SimonDedman / gbm.auto

Machine-learning Boosted Regression Tree software suite for species distribution modelling in R
https://doi.org/10.1371/journal.pone.0188955
Other
18 stars 6 forks source link

Auto: Multicore processing #21

Open SimonDedman opened 6 years ago

SimonDedman commented 6 years ago

Only worthwhile for the BRT element, the rest is quick. Can only do for multiple BRTs i.e. Bin & Gaus at same time, then Bin simp & Gaus simp at same time, i.e. two threads for the separate delta parts. See multicore element in Erik Franklin's optimiser code.

See https://stackoverflow.com/questions/29873577/r-dismogbm-step-parameter-selection-function-in-parallel detectCores, foreach cores<-detectCores(all.tests = FALSE, logical = FALSE) https://cran.r-project.org/web/packages/doParallel/vignettes/gettingstartedParallel.pdf https://www.r-bloggers.com/the-wonders-of-foreach/ Also pacman::p_load for better package loading e.g. require(pacman) p_load(gbm, dismo, TeachingDemos, foreach, doParallel, data.table) already supposedly incorporated; doesnt work Re-investigate multicore R https://stackoverflow.com/questions/4775098/r-with-a-multi-core-processor http://www.google.com/url?q=http%3A%2F%2Fcran.r-project.org%2Fweb%2Fviews%2FHighPerformanceComputing.html&sa=D&sntz=1&usg=AFQjCNEshsLTzWAF9g4cUGzvn5zIfIywsA https://groups.google.com/forum/#!topic/davis-rug/VLIXz5i3vZI n.cores in gbm The number of CPU cores to use. The cross-validation loop will attempt to send different CV folds off to different cores. If n.cores is not specified by the user, it is guessed using the detectCores function in the parallel package. Note that the documentation for detectCores makes clear that it is not failsafe and could return a spurious number of available cores. for gbm.step gbm.simplify gbm.plot gbm.plot.fit gbm.predict.grids gbm.percpec (3d plot). Try all of them? 'parallel' package loaded by gmb? n.cores = detectCores(all.tests = FALSE, logical = FALSE) Warning messages: 1: In plot.window(...) : "n.cores" is not a graphical parameter 2: In plot.xy(xy, type, ...) : "n.cores" is not a graphical parameter 3: In axis(side = side, at = at, labels = labels, ...) : "n.cores" is not a graphical parameter 4: In axis(side = side, at = at, labels = labels, ...) : "n.cores" is not a graphical parameter 5: In box(...) : "n.cores" is not a graphical parameter 6: In title(...) : "n.cores" is not a graphical parameter 7: "n.cores" is not a graphical parameter So: fails and is supposedly done by default anyway. See: C:\Users\Simon\Dropbox\Galway\Analysis\R\Coilin R code\rmpi_example.R mpi doesn't work on my laptop? due to daily rstudio build, or broken laptop, or neither? gbm.auto(expvar = c(4:9,11), resvar = 12, grids = mygrids, lr = c(0.02), ZI = TRUE, map = FALSE, RSB = FALSE, tc = 2, varint = FALSE, savegbm = FALSE) posted to stack exchange, no answer

SimonDedman commented 5 years ago

Foreach loops: given one is expecting to run a single resvar which contains from 1 (bin/gaus nosimp) to loads (bin+gaus * simp for multiple tc lr bf combos) of BRTs, and parallelising that process will be complicated by platform choice and different options and might not save tons of time on its own, look to the biggest source of time suck: repetitions.

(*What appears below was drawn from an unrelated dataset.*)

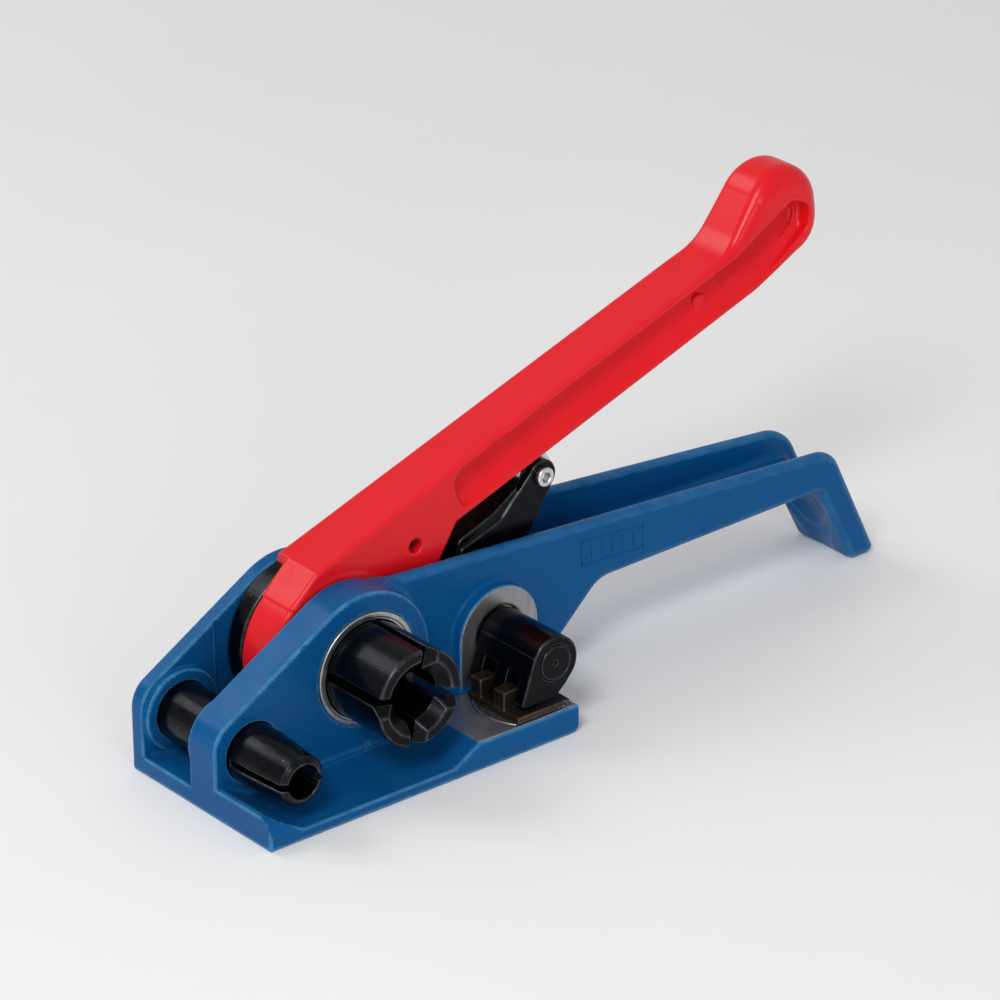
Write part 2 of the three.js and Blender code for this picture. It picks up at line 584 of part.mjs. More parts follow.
// ---------- assembly ----------
piece('frame_body', frameBody(), BLUE);
piece('anvil_insert', anvilBlock(), BRIGHT_STEEL);
piece('guide_pin', guidePin(), BLACK_STEEL);
piece('guide_pin_set_screw', setScrew(), BLACK_STEEL);
piece('near_bearing_bush', tube(WINDLASS, DRUM_R + GAP, BUSH_R, NEAR_OUT - 0.5, NEAR_IN - 0.5), BRIGHT_STEEL);
piece('far_bearing_bush', tube(WINDLASS, SHAFT_R + GAP, 15.2, FAR_IN, FAR_OUT + 0.1), BRONZE);
piece('holding_pawl', holdingPawl(), BLACK_STEEL);
piece('holding_pawl_pin', rod(HOLD_PIVOT, 2.5, 10, 24.8, 20), BRIGHT_STEEL);
piece('holding_pawl_spring', wire(
  coil('z', { x: 31.5, y: 14 }, 2.2, FLOOR_Z + 0.9, 18, 3.5), 0.45, 38), BRIGHT_STEEL);
piece('ratchet_guard', ratchetGuard(), BLACK_STEEL);
guardScrewPlaces().forEach((at, i) => piece(`guard_screw_${i + 1}`, guardScrew(at), BLACK_STEEL));

piece('windlass_shaft', windlassShaft(), BLACK_STEEL);
piece('ratchet_wheel', ratchetWheel(), BLACK_STEEL);
piece('wheel_key', keyBlock(0), BRIGHT_STEEL);
piece('shaft_washer', tube(WINDLASS, SHAFT_R + GAP, 17.5, 25.5, 26.7), BRIGHT_STEEL);
piece('shaft_circlip', circlip(WINDLASS, 11.1, 14.2, 27.1, 28.2), BLACK_STEEL);

piece('lever', lever(), RED);
piece('lever_bush', tube(WINDLASS, SHAFT_R + GAP, 15, LEVER_NEAR - 0.2, HEAD_FAR + 0.1), BRONZE);
piece('drive_pawl', drivePawl(), BLACK_STEEL);
piece('drive_pawl_pin', rod(DRIVE_PIVOT, 2.6, -4, 16.9, 20), BLACK_STEEL);
piece('drive_pawl_spring', wire(
  coil('z', { x: 43.4, y: 12.6 }, 2, 74.3, 84, 3.5), 0.45, 38), BRIGHT_STEEL);

piece('gripper_shaft', cut(gripperShaft(), crossPin(2 + GAP)), BLACK_STEEL);
piece('gripper_near_bush',
  tube(GRIPPER, GRIP_SHAFT_R + GAP, 10.5, BOSS_FACE + 2, HANDLE_NEAR_IN + 1.9), BRONZE);
piece('gripper_far_bush',
  tube(GRIPPER, GRIP_SHAFT_R + GAP, 10.5, HANDLE_FAR_IN - 1.5, HANDLE_FAR_OUT), BRONZE);
piece('gripper_circlip', circlip(GRIPPER, 7.2, 10, 24.05, 25.15), BLACK_STEEL);
piece('gripper_arm', gripperArm(), BLACK_STEEL);
piece('gripper_foot', gripperFoot(), BROWN_STEEL);
piece('foot_pin', rod(FOOT_PIVOT, 1.5, -51.6, -27.9, 16), BRIGHT_STEEL);
piece('release_yoke', releaseYoke(), BLACK_STEEL);
piece('yoke_cross_pin', crossPin(2, 24), BRIGHT_STEEL);
piece('yoke_roller',
  tube(ROLLER, 3.5, ROLLER_R, YOKE.y0 + YOKE.cheek + GAP, YOKE.y1 - YOKE.cheek - GAP), ZINC);
piece('roller_screw', rollerScrew(), ZINC);
piece('roller_nut', rollerNut(), ZINC);
piece('gripper_spring', wire(
  coil('y', GRIPPER, 11.4, YOKE.y1 + 1.4, HANDLE_FAR_IN - 2.9, 3.5, rad(250)), 0.85, 42), BRIGHT_STEEL);

export default group;
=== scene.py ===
"""Looks of a hand strapping tensioner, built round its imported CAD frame.

The castings and the machined parts are smooth surfaces of distance fields. A field is a function of
row coordinates in millimetres that is negative inside the solid, so fillets and rounded edges are part
of it. Each surface replaces the CAD node of the same piece and rides on that node's body.
"""

import json
import math

import bpy
import numpy as np
from mathutils import Matrix, Vector

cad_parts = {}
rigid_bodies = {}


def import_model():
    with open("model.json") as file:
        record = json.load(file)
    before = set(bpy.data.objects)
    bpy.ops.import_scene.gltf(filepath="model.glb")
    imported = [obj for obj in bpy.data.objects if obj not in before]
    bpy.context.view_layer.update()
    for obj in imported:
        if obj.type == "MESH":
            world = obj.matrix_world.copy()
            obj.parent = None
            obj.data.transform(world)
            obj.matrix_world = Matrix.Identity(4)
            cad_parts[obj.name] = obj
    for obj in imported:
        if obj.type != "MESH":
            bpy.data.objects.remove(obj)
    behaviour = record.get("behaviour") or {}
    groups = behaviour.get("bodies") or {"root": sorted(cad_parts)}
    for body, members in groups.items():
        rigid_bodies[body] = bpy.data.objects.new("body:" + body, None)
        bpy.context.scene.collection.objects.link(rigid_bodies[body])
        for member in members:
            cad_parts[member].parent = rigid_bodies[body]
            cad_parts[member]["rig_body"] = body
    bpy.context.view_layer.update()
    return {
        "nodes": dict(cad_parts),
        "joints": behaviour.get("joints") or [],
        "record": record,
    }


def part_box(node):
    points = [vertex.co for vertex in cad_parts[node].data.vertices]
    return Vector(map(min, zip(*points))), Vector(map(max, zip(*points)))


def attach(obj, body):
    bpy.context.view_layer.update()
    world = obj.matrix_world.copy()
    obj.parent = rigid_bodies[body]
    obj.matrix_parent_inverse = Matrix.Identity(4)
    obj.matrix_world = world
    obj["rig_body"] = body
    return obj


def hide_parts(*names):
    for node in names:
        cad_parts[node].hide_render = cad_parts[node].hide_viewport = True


MM = 0.001                       # Blender's metres in one millimetre

# ---------- driving dimensions, in millimetres ----------
FRONT_X = -68.8                  # front face of the frame
LEDGE_REAR_X = 72.2
LEDGE_Y = -57.0
LIP_Z, LEDGE_Z, PLATFORM_Z, FLOOR_Z, POCKET_Z = 11.5, 4.2, 11.2, 6.6, 3.6
NEAR_OUT, NEAR_IN, FAR_IN, FAR_OUT = -25.0, -9.7, 18.5, 25.0
HANDLE_NEAR_OUT, HANDLE_NEAR_IN, HANDLE_FAR_IN, HANDLE_FAR_OUT = -17.1, -11.7, 17.2, 22.6
TAPER_X, TAPER = 60.0, 7 / 170   # the far handle wall draws in from TAPER_X
BOSS_RADIUS, BOSS_DX, BOSS_DZ = 29.4, -0.9, 0.2
NOSE_SLOPE = math.radians(30.4)
TOP_Z, TOP_X, TOP_FALL = 62.0, 40.0, 0.0663
UNDER_Z, WEB = 32.2, 5.0
DRUM_R, DRUM_END = 18.65, -55.5
SLOT, SLOT_TILT = 3.8, math.radians(10.5)
SHAFT_R, BUSH_R = 12.0, 21.8
GUIDE_R, GUIDE_END = 11.2, -55.0
GUARD_R, GUARD_WALL, GUARD_Y0, GUARD_Y1 = 30.5, 1.7, 9.6, 18.2
LEVER_NEAR, LEVER_FAR, HEAD_FAR, HEAD_R = -8.8, 14.7, 9.0, 31.5
LEVER_TAPER, HEAD_FRONT_X = 0.01, -9.2
ARM_SLOPE, ARM_TOP, ARM_DEPTH = 0.3526, 74.6, 22.3
TIP_X, TIP_Z, TIP_R = 214.5, 149.7, 17.6
GROOVE_DEPTH, GROOVE_BEND, POCKET_BEND = 7.0, 24.0, 17.0
BOSS_FACE, ARM_END, ARM_R, PIN_R = -22.0, -53.8, 10.3, 6.8
FOOT_X0, FOOT_X1, FOOT_Y0, FOOT_Y1, FOOT_Z0, FOOT_Z1 = 43.8, 68.0, -56.3, -27.2, 11.5, 14.3
LUG_YS, LUG_WIDTH, LUG_DEPTH, LUG_TOP = (-48.2, -34.9), 6.0, 7.8, 21.2
ANVIL_X, ANVIL_Y, ANVIL_R = 60.8, -42.0, 21.0
YOKE_Y0, YOKE_Y1, CHEEK = -9.0, 7.0, 4.0
ROLLER_R = 7.8
TOOTH_PITCH, TOOTH_DEPTH = 2.0, 1.1
BOSS_HALF = 18.4                 # half width of the gripper boss
FOOT_BORE = 1.8                  # radius of the bore for the foot's pin
ROLLER_BORE = 3.5
GUARD_FROM, GUARD_TO = math.radians(92), math.radians(300)
PLATE_CORNER, PLATE_WIDTH, PLATE_HEIGHT = (106.9, 41.1), 29.6, 9.2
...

Usually I run loads of resvars with the same (ish) params, and/or for a range of grids, and/or in gbm.loops. Therefore:

  1. gbm.loop: convert this to foreach loops
  2. manually run resvar and/or grids loops: convert to foreach loops https://www.r-bloggers.com/parallel-r-loops-for-windows-and-linux/

library(foreach) library(doMC) registerDoMC(n) #n=CPU cores
foreach(i=1:10) %dopar% {

loop contents here

} Can put each gbm.auto call in there. Don't have to worry about integrating outputs as they're all saved, none are used by subsequent processes, so this should be easy.

SimonDedman commented 4 years ago

gbm.loop: could use foreach's: times(10), see https://datawookie.netlify.com/blog/2013/08/the-wonders-of-foreach/

SimonDedman commented 4 years ago

gbm.auto: could foreach all parameters instead of 3 nested loops of lr bf tc: "We can string together multiple calls to foreach() using the %:% nesting operator. foreach(n = 1:5) %:% foreach(m = 1:3) %do% max.eig(n, m)" https://datawookie.netlify.com/blog/2013/08/the-wonders-of-foreach/ Output is nested lists so might become problematic... though the current output is all saved objects rather than screen output...

SimonDedman commented 3 years ago

xgboost would address this. See issue.